Indeed, public opinion now lines up against abortion for the first time since Gallup began asking the question in 1995. In 2010, 47 percent of Americans called themselves pro-life, while 45 percent identified as pro-choice.
The pro-life advantage held through three surveys, prompting Gallup to label it a "real change in public opinion," one that's showing itself at the polls.
Last year's health care debate put abortion back on the national stage, and President Obama had to issue an executive order strengthening the limits on abortion to get the health care reform bill passed.
In addition, the House of Representatives passed a bill this spring that would defund Planned Parenthood, the largest abortion provider in the country. The bill failed in the Senate, but the victory in the House was historic, Yoest said.
"I absolutely think this is a swelling tide, regardless of what happens in this particular skirmish.
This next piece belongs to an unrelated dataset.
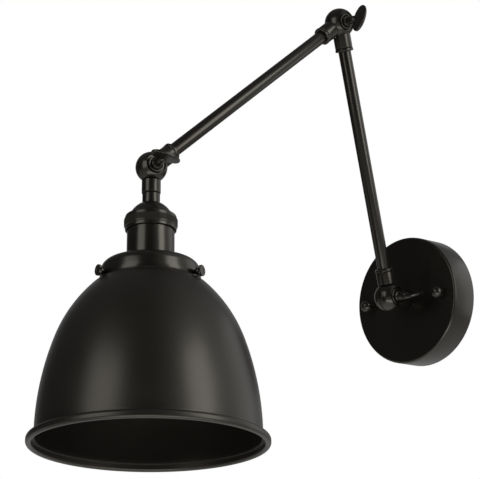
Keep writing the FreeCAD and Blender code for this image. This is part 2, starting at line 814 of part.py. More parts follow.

There is very much a future in terms of bringing more and more attention to the massive federal subsidy of the abortion industry."
All this leaves the pro-choice movement "definitely defensive," said Nash of the Guttmacher Institute. "We need to make the case for why these services are important."
The public questioning of Planned Parenthood is "a major shift," said Melinda Delahoyde, president of Care Net, a network of more than 1,000 pregnancy centers.
Care Net's pregnancy centers are among the targets of the pro-choice counteroffensive. New York City's new disclosure law is "the most difficult thing we're facing," she said. The law, like the one Tryon testified against in Oregon, requires all pregnancy centers to post in waiting rooms and in all literature whether they offer or make referrals for abortions, contraception, and prenatal care. The American Center for Law and Justice is challenging the constitutionality of the law in federal court.
In January, a federal judge struck down a similar disclosure law in Baltimore, calling it an unconstitutional violation of free speech and "viewpoint-based discrimination."
"It puts onerous regulations on pregnancy centers," Delahoyde said. "It opens centers up to costly lawsuits—a right to action by aggrieved persons. There are very harsh restrictions put up all over against pregnancy centers, and we know their goal is to shut us down."
But most of the bills targeting pregnancy centers fail to pass. Two bills in Virginia—one that proposed to limit the revenue pregnancy centers receive from license plates, the other to require disclosure that abortions are not offered at the centers—were withdrawn in March. A resolution praising the work of pregnancy centers was passed instead. Another disclosure bill in Washington made it out of committee but failed in the House of Representatives.